So my question to you is why would ANYONE buy a property at a trustee sale if it doesn’t make money? Also please remember that you can’t come to a trustee sale and expect to finance the deal in any conventional manner.
************
If you did really mean auction rather then a trustee sale then please point me to a source of homes that have gone to auction and I will be more then happy to see if they sold.
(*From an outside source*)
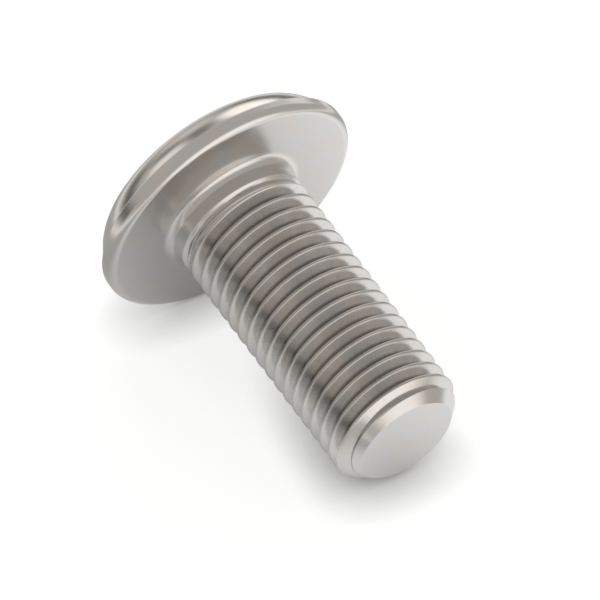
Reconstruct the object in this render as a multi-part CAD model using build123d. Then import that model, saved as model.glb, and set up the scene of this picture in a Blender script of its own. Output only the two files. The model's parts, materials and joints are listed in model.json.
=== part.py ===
from build123d import *
import math
import os

# Cheese head screw: a wide low head of two steps, a short plain neck and a
# right-hand thread, all one piece of steel. Millimetres throughout.
# It is modelled upright about Z, with the seat (the face under the head) at
# z = 0, the head above it and the shank below. At the end it is laid down on
# the table, where the flange's rim and the end of the thread carry it.

# Head, measured up from the seat
flange_diameter = 21.70
flange_thickness = 1.30
seat_edge_rounding = 0.70
back_edge_chamfer = 0.12
crown_diameter = 20.94
crown_height = 2.55  # above the flange
crown_rounding = 3.09

# Hexagon socket in the crown's top
socket_across_flats = 6.35
socket_depth = 3.60
socket_lead_in = 0.30  # on the radius, past the hexagon's corners
lead_in_angle = 60.0  # of the lead-in cone, from the screw's axis
drill_angle = 60.0  # of the drilled point under the hexagon, from the axis

# Neck between the seat and the thread
neck_length = 1.60
neck_undersize = 0.05  # on the radius, below the thread's crest
neck_fillet = 0.75
relief_depth = 0.28  # on the radius, where the rolled thread fades in
relief_length = 0.90

# Thread: unified fine form
shank_length = 24.53  # seat to tip
thread_diameter = 10.86
pitch = 1.27
flank_angle = 30.0  # from a plane square to the axis
crest_flat = pitch / 8
fade_turns = 1.0  # turns over which the groove runs out beside the neck
full_depth_start = 2.77  # below the seat, where the groove reaches its full depth
full_depth_azimuth = 126.4  # about Z from +X, of that same place
tip_chamfer = 1.36

mesh_tolerance = 0.02  # of the points that the rest position is worked out from

head_height = flange_thickness + crown_height
flange_radius = flange_diameter / 2
crown_radius = crown_diameter / 2
thread_radius = thread_diameter / 2
neck_radius = thread_radius - neck_undersize
flank_slope = math.tan(math.radians(flank_angle))
thread_depth = (pitch - crest_flat) / 2 / flank_slope
cutter_clearance = pitch / 8  # that the groove reaches outside the crest, to cut cleanly


def turned_blank():
    """Head, neck and shank before the thread is rolled: one section turned about Z.

    The crown's rounding is deeper than its step, so the crown starts inside the flange.
    """
    crown_foot = flange_thickness / 2
    relief_radius = neck_radius - relief_depth
    corners = [
        # radius, height, rounding
        (flange_radius - back_edge_chamfer, flange_thickness, 0),
        (flange_radius, flange_thickness - back_edge_chamfer, 0),
        (flange_radius, 0, seat_edge_rounding),
        (neck_radius, 0, neck_fillet),
        (neck_radius, -neck_length, 0),
        (relief_radius, -neck_length - relief_depth, 0),
        (thread_radius, -neck_length - relief_length, 0),
        (thread_radius, tip_chamfer - shank_length, 0),
        (thread_radius - tip_chamfer, -shank_length, 0),
    ]
    points = [(radius, height) for radius, height, _ in corners]
    with BuildSketch(Plane.XZ) as section:
        with BuildLine():
            FilletPolyline(
                (0, flange_thickness),
                *points,
                (0, -shank_length),
                radius=[rounding for _, _, rounding in corners],
            )
            Line((0, -shank_length), (0, flange_thickness))
        make_face()
        with BuildLine():
            FilletPolyline(
                (0, head_height),
                (crown_radius, head_height),
                (crown_radius, crown_foot),
                (0, crown_foot),
                radius=[min(crown_rounding, 0.95 * (head_height - crown_foot)), 0],
            )
            Line((0, crown_foot), (0, head_height))
        make_face()
    return revolve(section.sketch, Axis.Z)


def groove_along(path):
    """The space between two turns of the thread, swept along a helix of the crest's radius."""
    start = path @ 0
    along = path % 0
    radial = Vector(start.X, start.Y, 0).normalized()
    outward = (radial - along * radial.dot(along)).normalized()
    top_half = (pitch - crest_flat) / 2 + cutter_clearance * flank_slope
    with BuildSketch(Plane(origin=start, x_dir=outward, z_dir=along)) as section:
        with BuildLine():
            Polyline(
                (cutter_clearance, top_half),
                (-thread_depth, 0),
                (cutter_clearance, -top_half),
                close=True,
            )
        make_face()
    return sweep(section.sketch, path=path, is_frenet=True)


def with_thread(blank):
    """The blank with its groove cut turn by turn, past the tip, and faded out beside the neck."""
    fade_rise = pitch * fade_turns
    widening = math.atan2(thread_depth + cutter_clearance, fade_rise)
    fade_helix = Helix(
        pitch=pitch / math.cos(widening),
        height=fade_rise,
        radius=thread_radius,
        cone_angle=math.degrees(widening),
    )
    threaded = blank - Pos(0, 0, -full_depth_start) * groove_along(fade_helix)
    one_turn = groove_along(Helix(pitch=pitch, height=pitch, radius=thread_radius))
    turns = math.ceil((shank_length + pitch - full_depth_start) / pitch)
    for turn in range(1, turns + 1):
        threaded -= Pos(0, 0, -full_depth_start - turn * pitch) * one_turn
    return threaded


def hexagon_socket():
    """Hexagon with a countersunk mouth and a drilled point, open at the crown's top."""
    corner_radius = socket_across_flats / math.sqrt(3)
    mouth_radius = corner_radius + socket_lead_in
    mouth_depth = mouth_radius / math.tan(math.radians(lead_in_angle))
    drill_radius = socket_across_flats / 2
    drill_depth = drill_radius / math.tan(math.radians(drill_angle))
    top = Plane.XY.offset(head_height)
    floor = Plane.XY.offset(head_height - socket_depth)
    hexagon = RegularPolygon(radius=socket_across_flats / 2, side_count=6, major_radius=False)
    socket = extrude(top * hexagon, -socket_depth)
    lead_in = top * Cone(0, mouth_radius, mouth_depth, align=(Align.CENTER, Align.CENTER, Align.MAX))
    drilled = floor * Cone(0, drill_radius, drill_depth, align=(Align.CENTER, Align.CENTER, Align.MAX))
    return socket + lead_in + drilled


def laid_down(screw):
    """The screw on its side: axis in the XZ plane, tip towards +X, lowest point at z = 0.

    The axis slopes down to the tip, because the flange is wider than the thread. The slope
    is the least at which some point of the shank reaches the line that rolls on the flange's
    rounded rim. -X of the upright screw becomes its underside.
    """
    rim_centre_radius = flange_radius - seat_edge_rounding
    rim_centre_height = seat_edge_rounding
    slopes = []
    for point in screw.tessellate(mesh_tolerance)[0]:
        if point.Z < -shank_length / 2:
            drop = rim_centre_radius + point.X
            along = rim_centre_height - point.Z
            slopes.append(math.atan2(drop, along) + math.asin(seat_edge_rounding / math.hypot(drop, along)))
    slope = math.degrees(min(slopes))
    lying = Rotation(0, slope - 90, 0) * screw
    box = lying.bounding_box()
    return Pos(-box.center().X, -box.center().Y, -box.min.Z) * lying, slope


upright = Rotation(0, 0, full_depth_azimuth) * with_thread(turned_blank()) - hexagon_socket()
screw, slope = laid_down(upright)

os.makedirs("parts", exist_ok=True)
export_step(screw, "parts/screw.step")
print("axis slopes", round(slope, 3), "degrees down to the tip")
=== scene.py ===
"""Looks of the cheese head screw: the fine mesh of its one piece, finish, floor, light, camera."""

import json
import math

import bpy
import numpy as np
from mathutils import Matrix, Vector


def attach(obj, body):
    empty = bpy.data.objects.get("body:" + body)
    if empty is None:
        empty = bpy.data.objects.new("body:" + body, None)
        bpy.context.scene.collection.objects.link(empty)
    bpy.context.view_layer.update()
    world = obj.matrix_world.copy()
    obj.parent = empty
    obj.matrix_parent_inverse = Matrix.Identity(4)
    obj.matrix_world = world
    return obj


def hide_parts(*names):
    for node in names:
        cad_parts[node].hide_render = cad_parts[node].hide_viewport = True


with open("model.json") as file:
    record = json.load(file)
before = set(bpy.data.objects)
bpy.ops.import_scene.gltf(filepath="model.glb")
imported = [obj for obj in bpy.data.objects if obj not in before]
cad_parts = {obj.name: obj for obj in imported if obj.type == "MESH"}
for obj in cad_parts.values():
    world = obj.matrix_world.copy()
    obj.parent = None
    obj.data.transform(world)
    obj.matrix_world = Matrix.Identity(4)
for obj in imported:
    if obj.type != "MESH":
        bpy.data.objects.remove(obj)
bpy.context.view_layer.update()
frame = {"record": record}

MM = 0.001  # the sizes below are in millimetres, and the scene is in metres

# Sizes of the screw in its own frame: axis Z, seat at z = 0, head above it, tip below.
FLANGE_RADIUS, FLANGE_THICKNESS = 10.85, 1.30
SEAT_EDGE_ROUNDING, BACK_EDGE_CHAMFER = 0.70, 0.12
CROWN_RADIUS, CROWN_HEIGHT, CROWN_ROUNDING = 10.47, 2.55, 3.09
HEAD_HEIGHT = FLANGE_THICKNESS + CROWN_HEIGHT
SOCKET_ACROSS_FLATS, SOCKET_DEPTH, SOCKET_LEAD_IN = 6.35, 3.60, 0.30
SOCKET_ANGLE = math.radians(60)  # of the lead-in and of the drilled point, from the axis
NECK_RADIUS, NECK_LENGTH, NECK_FILLET = 5.38, 1.60, 0.75
RELIEF_DEPTH, RELIEF_LENGTH = 0.28, 0.90
SHANK_LENGTH, THREAD_RADIUS, PITCH = 24.53, 5.43, 1.27
FLANK_SLOPE = math.tan(math.radians(30))
CREST_FLAT = PITCH / 8
THREAD_DEPTH = (PITCH - CREST_FLAT) / 2 / FLANK_SLOPE
CUTTER_CLEARANCE = PITCH / 8
FULL_DEPTH_START, FULL_DEPTH_AZIMUTH = 2.77, math.radians(126.4)
TIP_CHAMFER = 1.36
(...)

Every time an REDC auction comes to San Diego I post and I always say point me to a list of homes at the auction and I will look them up 30-45 days after auction to see if they sold.
If you are saying that only 3% of the homes at the REDC auction sold then I am definitely in disagreement with you.
************
What you have not seemed to address is REO properties that are sold on the MLS. As I said, I don’t have to read any internet stories to see that indeed a much higher percentage then 3% of the MLS listed foreclosures are selling. I see them, I show them to people, and I watch them go into escrow and sell.
All I am asking is that perhaps you do a little bit of hard research and look up tax records of sold homes to see the percentages of REOs that have sold verses not sold.
************
There is not any dispute of the direction of the market. Nor is there any dispute about the numbers of foreclosures and such.
Just try to do some lookups on tax rolls to gather some additional information, that is all I ask.
In fact I will do a little lookup for you tonite on a zip code and we can see how many MLS REOs sold verses didn’t sell to see if it comes close to 3%.
Also next time there is an REO auction at REDC why don’t you grab some of the addresses and we will mark them down to see if only 3% of them sell.
That way we can validate your claims to see if you are telling the truth or just requoting information that may not be accurate.
SD Realtor
Whoa chief! Did you read
Whoa chief! Did you read the CVBT article? This is macro California data and not SD specific. Obviously, there are a lot of areas in CA much worse off than SD to be pushing the data but it does not bode well for the macro picture. If you read it the data flows from foreclosure auctions of trustee sale. I don’t bother going to these due to them being sham events where the reserve is usually not met and the homes never sell. What this is saying on the macro picture is that banks are not willing to write down the values of these homes enough to unload them and at an average of 21% discounts off of LOAN VALUE that does not bode well for pricing structure, the paper backing loans of this structure or the value of the banks that hold them. You seem to be at this from the RE investor perspective but my informational aim was to show how in general Trustee sale auctions are not pricing in real value and the financial system is soon going to pay for it.
If I do get a chance to post some numbers in between keeping the newborn from crying and other duties I will but don’t take my post as a say all of SD auction data when it was a more general post outlining the macro picture.
cheers
Try to relax – I know it’s
Try to relax – I know it’s not easy with a newborn, but you’re coming off a bit harsh. SD Realtor is one of the most valued contributors to this odd little community, and I would hate to see the guy get discouraged.
SD Realtor, I’m with you – the foreclosure data is really noisy. Three months flat doesn’t mean a whole heck of a lot. I wonder if perhaps the issues in the credit market have temporarily paralyzed the foreclosure processing system.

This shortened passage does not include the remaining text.